#### REQUIRED WORK:
How does the data below read from its first line through the line containing "pin_high: float = 0.85"? Print those lines exactly.
————
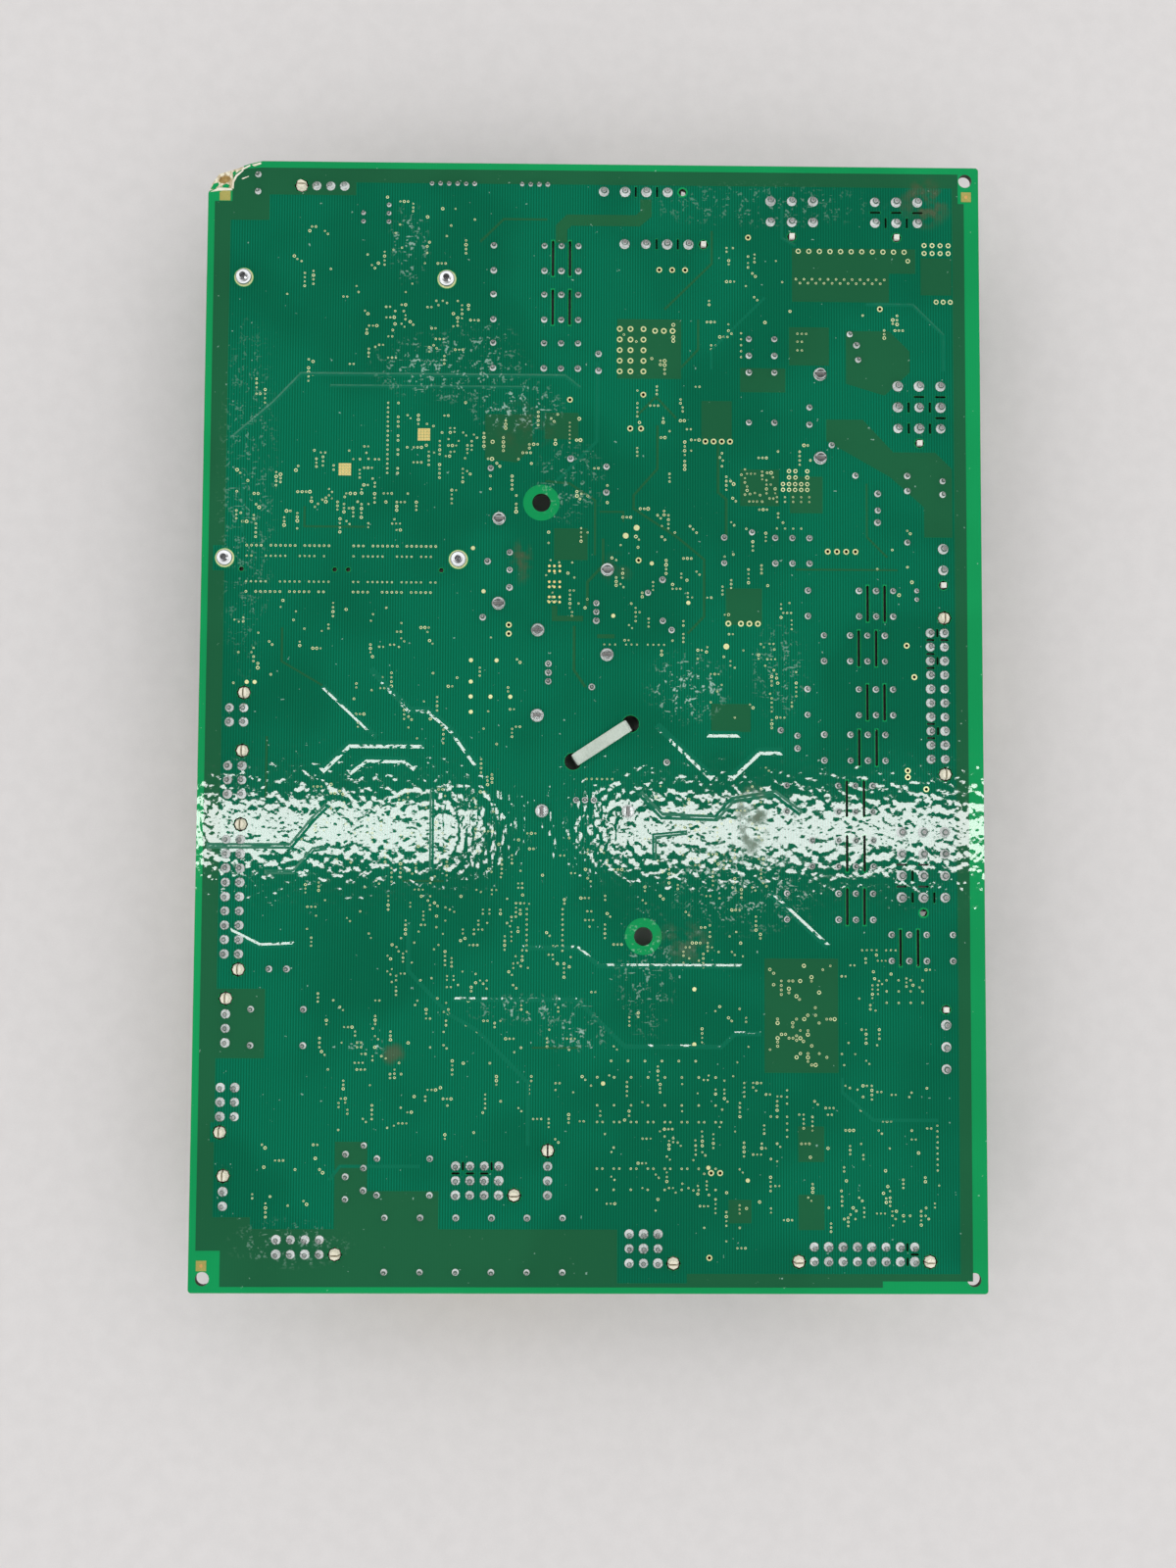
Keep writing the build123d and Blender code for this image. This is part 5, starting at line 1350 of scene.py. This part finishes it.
@dataclass
class SolderWork:
    """The solder joints: a hollow cone of solder that runs up to the cut end of a pin."""

    top: float
    seed: int = 5
    sides: int = 12
    rim: float = 0.06
    pin_radius: float = 1.62
    pin_low: float = 0.2
    pin_high: float = 0.85

    def cone(self, bm: Work, place: Place, radius: float, height: float, tip: float,
             dice: random.Random) -> None:
        """Add one joint.

        Args:
            bm: the work.
            place: its place on the board.
            radius: the radius of its foot.
            height: its height.
            tip: the radius of the cut end.
            dice: the source of its small differences.
        """
        bottom = self.top - SINK
        run = radius - tip
        profile = (
            (radius, 0.0), (radius * 0.97, self.rim), (radius - run * 0.30, self.rim + run * 0.20),
            (radius - run * 0.56, self.rim + run * 0.40), (tip + run * 0.22, height * 0.52),
            (tip + run * 0.07, height * 0.80), (tip, height * 0.94), (tip * 0.78, height),
        )
        lean = Vector((dice.uniform(-0.10, 0.10), dice.uniform(-0.10, 0.10)))
        turn = Matrix.Rotation(dice.uniform(0, math.pi), 4, "Z")
        circles = []
        for ring_radius, rise in profile:
            share = rise / height
            centre = (place[0] + lean.x * share, place[1] + lean.y * share)
            circles.append((ring_radius, Matrix.Translation(at(centre, bottom + rise)) @ turn))
        rings = MeshShop.shell(bm, circles, self.sides)
        cap = bm.faces.new(rings[-1])
        inner = bmesh.ops.inset_individual(bm, faces=[cap], thickness=tip * 0.28 * MM,
                                           depth=0.03 * MM)
        for face in [cap, *inner["faces"]]:
            face.material_index = 1

    def build(self) -> None:
        """Build the joints of every kind, each kind as one piece.

        The numbers are the radius and the height of a joint and the radius of its cut end.
        """
        dice = random.Random(self.seed)
        power, signal = ([pin for spot in HEADERS if spot.power is kind for pin in spot.pins()]
                         for kind in (True, False))
        kinds = {
            "power_joints": (power, 1.55, 1.42, 0.62),
            "signal_joints": (signal, 1.42, 1.30, 0.42),
            "relay_joints": ([pin for relay in RELAYS for pin in relay.pins()], 0.98, 1.35, 0.34),
            "lead_joints": (LONE_LEADS + FILM_LEADS, 1.0, 1.35, 0.30),
            "strip_joints": (STRIP_PINS, 0.72, 1.0, 0.26),
        }
        materials = [SOLDER.make(), LEAD_END.make()]
        pieces = []
        for name, (places, radius, height, tip) in kinds.items():
            heap = Heap()
            for place in places:
                size = dice.uniform(0.94, 1.06)
                self.cone(heap.next(), place, radius * size, height * dice.uniform(0.92, 1.02),
                          tip * size, dice)
            bm = heap.done()
            bmesh.ops.recalc_face_normals(bm, faces=bm.faces[:])
            pieces.append(MeshShop.finish(bm, name, materials, "solder", smooth=True))
        pieces.append(self.heatsink_joints(materials, dice))
        for piece in pieces:
            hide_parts("solder_joints")

    def heatsink_joints(self, materials: Sequence[bpy.types.Material],
                        dice: random.Random) -> bpy.types.Object:
        """Build the broad low joints of the heatsink pins, each with the split end of a round pin.

        Args:
            materials: the solder and the cut metal.
            dice: the source of the joints' small differences.

        Returns:
            The piece.
        """
        bm = bmesh.new()
        arc = [math.radians(14 + 152 * step / 14) for step in range(15)]
        for index, place in enumerate(HEATSINK_PINS):
            self.cone(bm, place, 2.0, 0.42, 1.6, dice)
            turned = index in TURNED_PINS
            for side in (-1, 1):
                half = [(self.pin_radius * math.cos(angle),
                         side * self.pin_radius * math.sin(angle)) for angle in arc]
                outline = [(place[0] + (y if turned else x), place[1] + (x if turned else y))
                           for x, y in half]
                MeshShop.plate(bm, [outline], self.top + self.pin_low, self.top + self.pin_high)
                caps = [face for face in bm.faces if face.normal.z > 0.9
                        and face.calc_center_median().z > (self.top + self.pin_high - 0.05) * MM
                        and (face.calc_center_median() - at(place, self.top)).length < 2.5 * MM]
                bmesh.ops.inset_region(bm, faces=caps, thickness=0.22 * MM, depth=0.14 * MM)
        bmesh.ops.recalc_face_normals(bm, faces=bm.faces[:])
        return MeshShop.finish(bm, "heatsink_joints", materials, "solder")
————
#### WRITTEN RESPONSE:
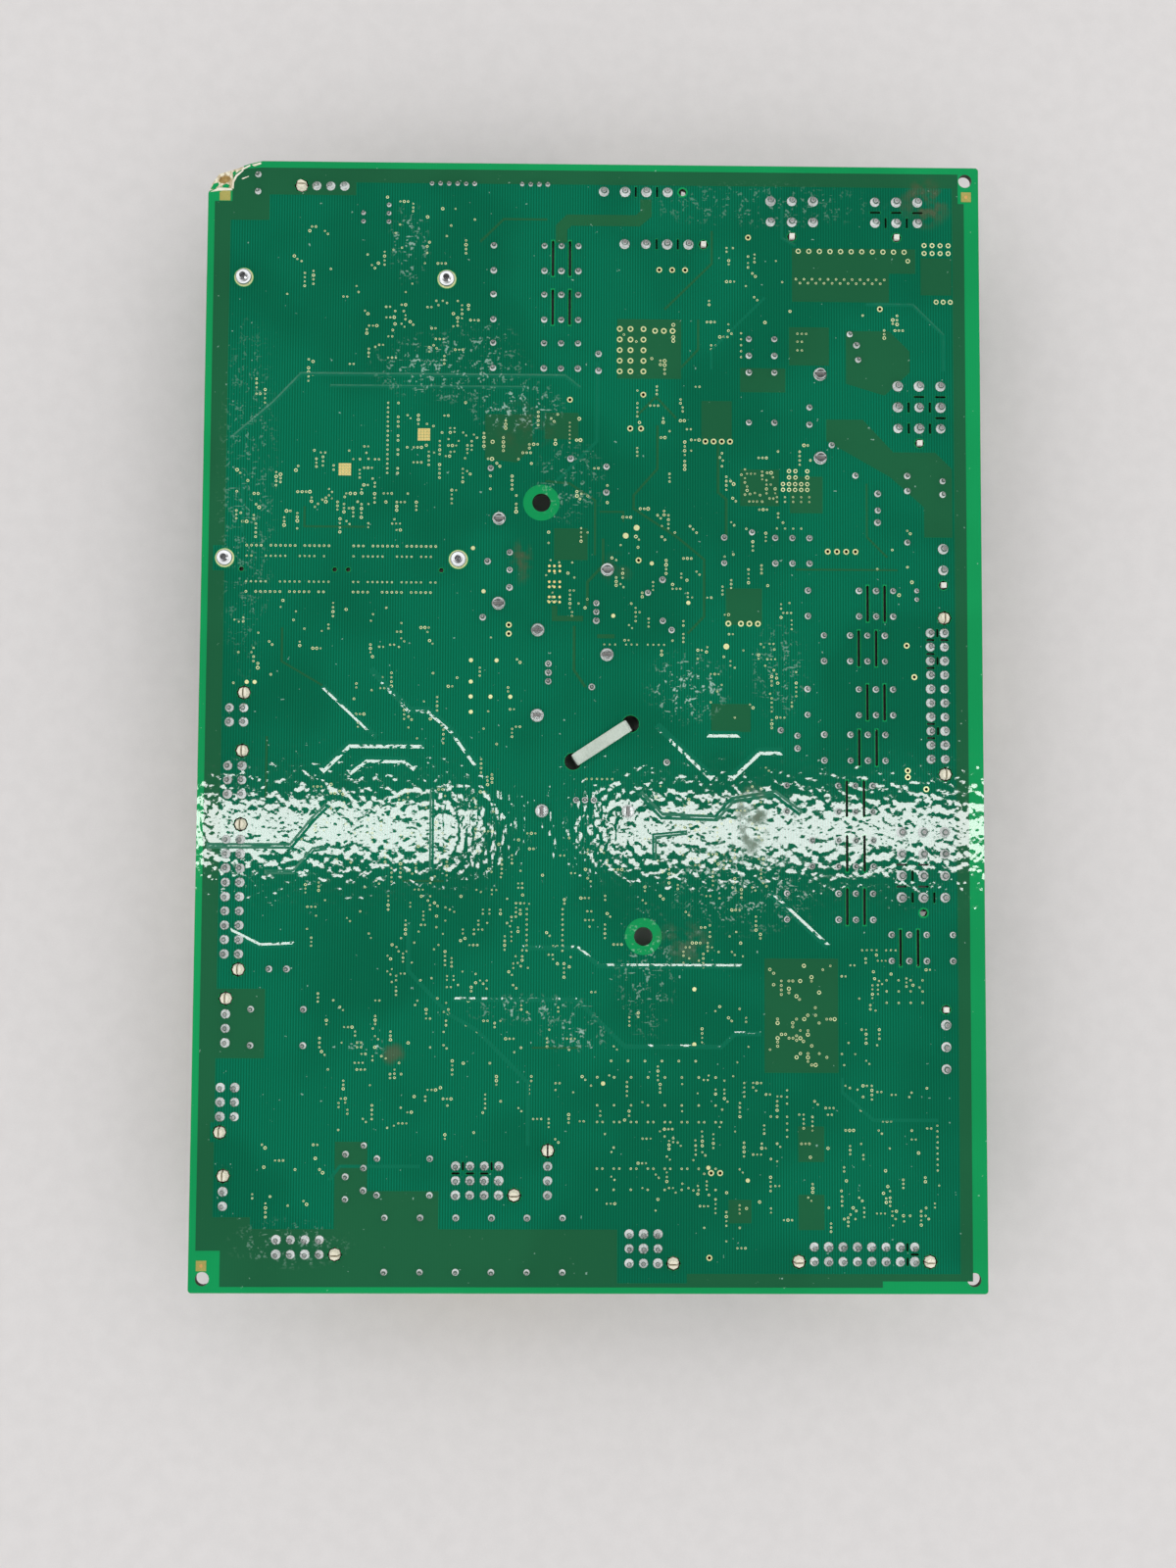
Keep writing the build123d and Blender code for this image. This is part 5, starting at line 1350 of scene.py. This part finishes it.
@dataclass
class SolderWork:
    """The solder joints: a hollow cone of solder that runs up to the cut end of a pin."""

    top: float
    seed: int = 5
    sides: int = 12
    rim: float = 0.06
    pin_radius: float = 1.62
    pin_low: float = 0.2
    pin_high: float = 0.85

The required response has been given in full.